CARTEL ESPAÑOL - 70x100

Her Man has earned whatever notoriety it has because of its elaborate, extended camera movement. Garnett and his DP Edward Snyder have a remarkable freedom of movement in this early sound film, as if they had no restrictions at all using the new technology. Using cranes to dip in and out of packed, clogged barroom dance floors, the film throws you headlong into its world, immersing you in its particular filth and argot. The location is never named, although there is a reference to an island. The whereabouts are kept intentionally vague. In the script the film takes place in Havana, and the Morro castle was included in some of the publicity material.
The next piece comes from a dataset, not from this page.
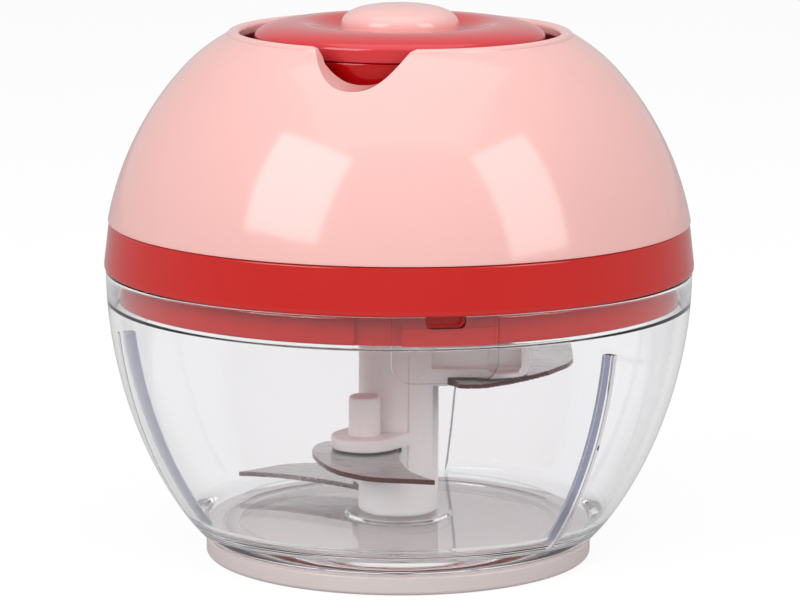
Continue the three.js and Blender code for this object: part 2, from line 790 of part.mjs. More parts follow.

So when the Cuban embassy objected to the film’s depiction of their city, and fearing Latin American markets would refuse to show the film, Pathé made an unconvincing case that the film actually took place in Paris (the Variety review says it takes place in a “Paris dive”).

Holmes_zps45810d63

But regardless of the location, it’s a formidable accomplishment. Phillips Holmes is a perennial discovery for me, as in recent years I have admired his trembling grace in Lubitsch’s Broken Lullaby and Von Sternberg’s An American Tragedy. Here he is a more virile type – in the concluding brawl his shirt is torn to shreds to show off his action movie torso – but he is equally moving as an inadvertent roughneck with a lilting voice. Helen Twelvetrees is appropriately off-kilter throughout, a woman who saw her future at the bottom of a beer glass starting to open up to the world. The film is almost entirely set inside the bar, so any vision of the outside, even just a shot of a carriage rocking back and forth in front of a rear projected city, is blissful artifice. Near the end of their date, when Dan says, his face beaming with sincerity, that ““St. Patrick’s Day, don’t it make you feel great?”, I can’t help but smile along with him.